◆ **Task statement**: Restate the span of lines that starts with the line containing "first_turn_radius), (edge_right, film_radius))" and ends with the line containing "zip(*points))), Vector(map(max, zip(*points)))", word for word, including both, with nothing else.

◆ **Provided material**:
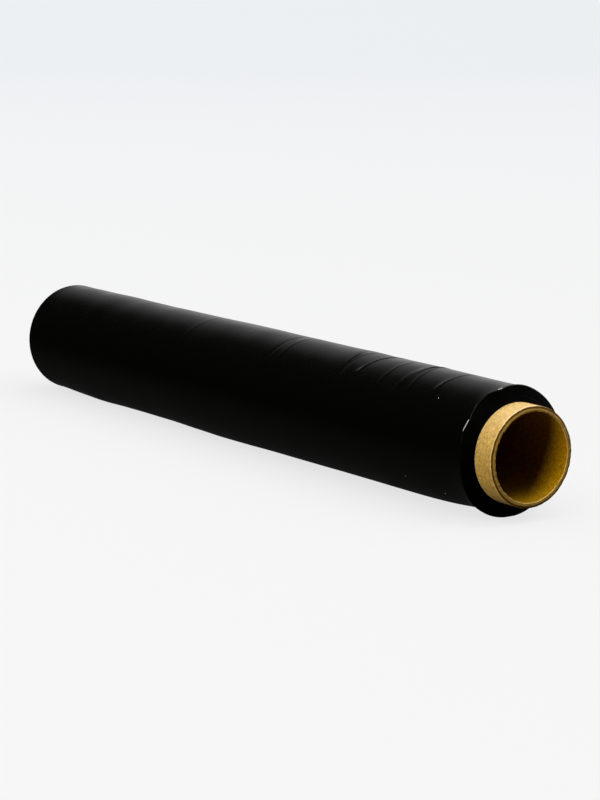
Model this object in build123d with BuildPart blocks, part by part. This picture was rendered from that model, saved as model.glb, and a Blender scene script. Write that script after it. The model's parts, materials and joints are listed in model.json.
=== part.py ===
"""Hand roll of stretch wrap: film wound on a spiral-wound cardboard core, lying on its side.

Frame: millimetres, +Z up, +X along the roll's axis.  The origin is the middle of the
roll's footprint, on the surface that it lies on.
"""

import os
from math import sqrt

from build123d import *

# ---------------------------------------------------------------- driving dimensions
web_width = 500.0  # width of the film, so the length of every turn
film_diameter = 74.2  # over the outermost turn
core_bore = 50.8  # a two-inch spindle bore
core_wall = 3.0  # built up from glued plies of board
core_overhang = 15.5  # how far the core stands out of the turns wound on it, each end
core_edge_round = 0.35  # the saw-cut ends of the tube are slightly worn

face_slip = 3.0  # the outermost turn lies this much nearer to -X than the first
lip_round = 0.6  # the film's outer edge is rolled over, not sharp
neck_depth = 0.8  # the outer turns draw in just behind each end face
neck_length = 24.0  # and reach their full diameter again this far from the edge
shoulder_round = 30.0  # softens the turn from the neck to the plain roll
flat_width = 8.0  # the soft roll settles on a narrow flat along its underside

# ---------------------------------------------------------------- worked-out sizes
core_diameter = core_bore + 2 * core_wall
core_length = web_width + 2 * core_overhang
film_radius = film_diameter / 2
first_turn_radius = core_diameter / 2  # the first turn is wound tight on the core
axis_height = sqrt(film_radius**2 - (flat_width / 2) ** 2)

# The axis of the roll, and the half-plane above it in which profiles are drawn:
# its X runs along the axis and its Y is the radius.
roll_axis = Axis((0, 0, axis_height), (1, 0, 0))
profile_plane = Plane(origin=(0, 0, axis_height), x_dir=(1, 0, 0), z_dir=(0, -1, 0))
core_start_plane = Plane(
    origin=(-core_length / 2, 0, axis_height), x_dir=(0, 1, 0), z_dir=(1, 0, 0)
)

# ---------------------------------------------------------------- cardboard core
# A plain tube, wider than the film so that a spindle or hand grip can enter each end.
with BuildPart() as cardboard_core:
    with BuildSketch(core_start_plane):
        Circle(core_diameter / 2)
        Circle(core_bore / 2, mode=Mode.SUBTRACT)
    extrude(amount=core_length)
    cut_ends = cardboard_core.faces().sort_by(Axis.X)
    fillet(cut_ends[0].edges() + cut_ends[-1].edges(), radius=core_edge_round)

# ---------------------------------------------------------------- wound film
# One solid of all the turns.  The end faces are shallow cones, because the turns have
# slipped along the core as they built up: proud of the edge at +X, dished at -X.
first_left = -web_width / 2
first_right = web_width / 2
edge_left = first_left - face_slip
edge_right = first_right - face_slip

with BuildPart() as wound_film:
    with BuildSketch(profile_plane):
        with BuildLine():
            Line((first_left, first_turn_radius), (first_right, first_turn_radius))
            Line((first_right, first_turn_radius), (edge_right, film_radius))
            ThreePointArc(
                (edge_right, film_radius),
                (edge_right - neck_length / 2, film_radius - neck_depth),
                (edge_right - neck_length, film_radius),
            )
            Line((edge_right - neck_length, film_radius), (edge_left + neck_length, film_radius))
            ThreePointArc(
                (edge_left + neck_length, film_radius),
                (edge_left + neck_length / 2, film_radius - neck_depth),
                (edge_left, film_radius),
            )
            Line((edge_left, film_radius), (first_left, first_turn_radius))
        make_face()
        outer_corners = vertices().group_by(Axis.Z)[-1].sort_by(Axis.X)
        fillet([outer_corners[0], outer_corners[-1]], radius=lip_round)
        fillet(outer_corners[1:-1], radius=shoulder_round)
    revolve(axis=roll_axis)
    split(bisect_by=Plane.XY, keep=Keep.TOP)

# ---------------------------------------------------------------- written parts
cardboard_core.part.label = "cardboard_core"
wound_film.part.label = "wound_film"

os.makedirs("parts", exist_ok=True)
export_step(cardboard_core.part, "parts/cardboard_core.step")
export_step(wound_film.part, "parts/wound_film.step")
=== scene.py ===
"""Looks of a hand roll of stretch wrap: black film wound on a spiral-wound board core.

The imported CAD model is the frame.  Both CAD pieces are replaced by modelled meshes that
carry what the plain solids leave out: the creases, neck and loose edge of the film, and the
plies, seams and fibres of the board.  All sizes are in metres unless a name says otherwise.
"""

import json
import logging
import math
from dataclasses import dataclass
from enum import Enum
from functools import partial
from typing import Callable

import bpy
import numpy as np
from bpy.types import Material, Node, NodeSocket, NodeTree, Object
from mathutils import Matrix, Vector


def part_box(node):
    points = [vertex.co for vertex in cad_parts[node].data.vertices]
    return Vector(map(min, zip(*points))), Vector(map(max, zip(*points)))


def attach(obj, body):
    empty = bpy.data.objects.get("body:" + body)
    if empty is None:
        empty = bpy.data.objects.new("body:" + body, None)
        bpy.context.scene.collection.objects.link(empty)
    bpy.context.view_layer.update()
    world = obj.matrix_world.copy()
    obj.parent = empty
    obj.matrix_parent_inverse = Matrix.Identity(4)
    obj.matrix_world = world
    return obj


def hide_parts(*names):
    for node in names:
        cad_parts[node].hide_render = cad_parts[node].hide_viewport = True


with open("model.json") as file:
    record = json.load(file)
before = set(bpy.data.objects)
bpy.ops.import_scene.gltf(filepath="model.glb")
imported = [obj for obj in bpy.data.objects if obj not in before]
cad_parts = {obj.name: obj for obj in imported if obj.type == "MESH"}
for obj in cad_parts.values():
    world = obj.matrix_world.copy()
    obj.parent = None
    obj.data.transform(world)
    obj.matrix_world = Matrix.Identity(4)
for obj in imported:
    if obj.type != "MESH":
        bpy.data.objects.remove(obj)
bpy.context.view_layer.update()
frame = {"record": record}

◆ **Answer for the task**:
            Line((first_right, first_turn_radius), (edge_right, film_radius))
            ThreePointArc(
                (edge_right, film_radius),
                (edge_right - neck_length / 2, film_radius - neck_depth),
                (edge_right - neck_length, film_radius),
            )
            Line((edge_right - neck_length, film_radius), (edge_left + neck_length, film_radius))
            ThreePointArc(
                (edge_left + neck_length, film_radius),
                (edge_left + neck_length / 2, film_radius - neck_depth),
                (edge_left, film_radius),
            )
            Line((edge_left, film_radius), (first_left, first_turn_radius))
        make_face()
        outer_corners = vertices().group_by(Axis.Z)[-1].sort_by(Axis.X)
        fillet([outer_corners[0], outer_corners[-1]], radius=lip_round)
        fillet(outer_corners[1:-1], radius=shoulder_round)
    revolve(axis=roll_axis)
    split(bisect_by=Plane.XY, keep=Keep.TOP)

# ---------------------------------------------------------------- written parts
cardboard_core.part.label = "cardboard_core"
wound_film.part.label = "wound_film"

os.makedirs("parts", exist_ok=True)
export_step(cardboard_core.part, "parts/cardboard_core.step")
export_step(wound_film.part, "parts/wound_film.step")
=== scene.py ===
"""Looks of a hand roll of stretch wrap: black film wound on a spiral-wound board core.

The imported CAD model is the frame.  Both CAD pieces are replaced by modelled meshes that
carry what the plain solids leave out: the creases, neck and loose edge of the film, and the
plies, seams and fibres of the board.  All sizes are in metres unless a name says otherwise.
"""

import json
import logging
import math
from dataclasses import dataclass
from enum import Enum
from functools import partial
from typing import Callable

import bpy
import numpy as np
from bpy.types import Material, Node, NodeSocket, NodeTree, Object
from mathutils import Matrix, Vector


def part_box(node):
    points = [vertex.co for vertex in cad_parts[node].data.vertices]
    return Vector(map(min, zip(*points))), Vector(map(max, zip(*points)))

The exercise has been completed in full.